Nos hemos desacostumbrado a un lenguaje directo, de comunicación inmediata, que haga posible dos tipos de realizaciones: la de la sociedad, y la nuestra como hombres; cada palabra significa lanzar a nuestro alrededor una cortina de humo, deshacernos en frases, desaparecer envueltos en el aura de lo que nos hace imposible: la palabrería.

Las palabras, en lugar de ser agentes de la verdad (como los evangelios, por ejemplo) son enemigas de la verdad, sus detractores, las mejores encubridoras de la mentira: si se dice reforma agraria, por ejemplo, ¿qué significado real tiene? Son tan poderosas las palabras que organizan instituciones, crean burocracias, consumen toneladas de papel, sólo por el placer de girar alrededor de ellas mismas, círculos fatídicos de vaciedad.

Desde las leyes y los discursos y las promesas, las palabras descienden hacia nosotros y cubren nuestra conversación diaria; somos retóricos por excelencia, en nuestro trato privado, cuando hablamos de moral, de educación, de derechos humanos. Mientras más palabras creamos para defendernos de la realidad, mejor protegidos nos sentimos, con el globito en la boca, como en las tiras cómicas.

Para inutilizar el significado de una palabra que pueda parecer importante basta pronunciarla, repetirla, tomarla del enemigo, hacerla propia; entonces lo que la palabra trata de comunicar, pierde su efecto.

¿Y las palabras técnicas? Más peligrosas todavía, porque siendo de por sí inútiles, juegan el papel de útiles. Sobre las palabras cambio y desarrollo se ha edificado ya todo un mundo formal y complicado, entendible sólo para los iniciados que se valen del secreto sagrado para tender los hilos de la gran trampa tecno-retórica.

Imagino que una de las maneras de hacer auténtico a un pueblo, de realizarlo plenamente, es lograr que las palabras recobren su impacto, su carne, su sustancia.

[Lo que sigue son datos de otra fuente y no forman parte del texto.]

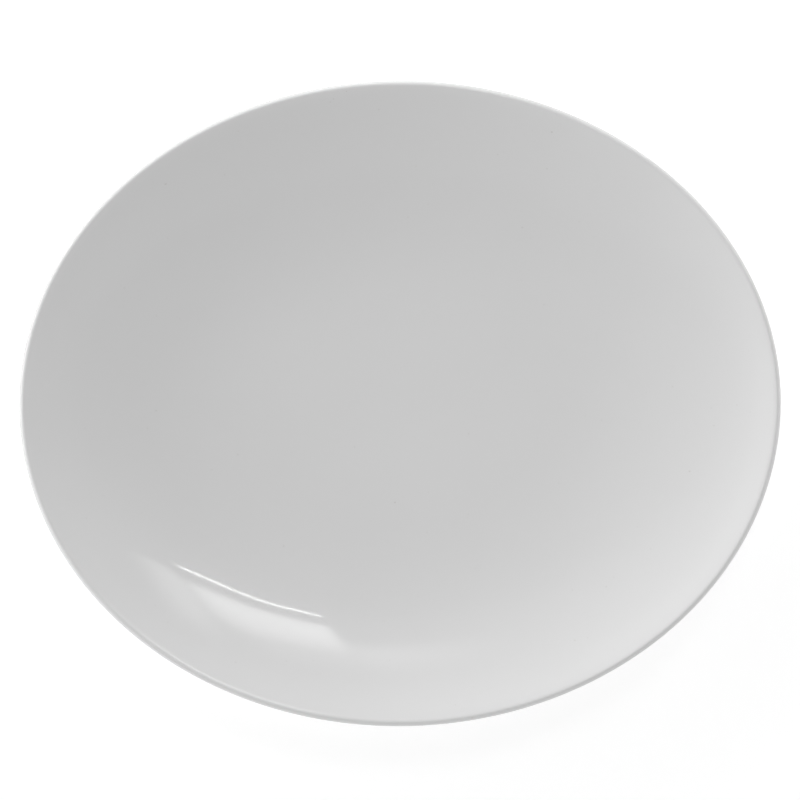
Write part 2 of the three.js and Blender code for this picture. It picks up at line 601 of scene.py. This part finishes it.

Que cuando se diga libertad, realmente se desencadene la libertad y que cuando se diga justicia de verdad, explote la justicia. Que dejen las palabras de ser volátiles, apañadoras, magras y desleídas.

Que se tornen instrumentos de combate en lugar de pretextos. Sólo así será posible una palabra de la cual dependen todas las otras: verdad.

San José de Costa Rica, julio de 1970.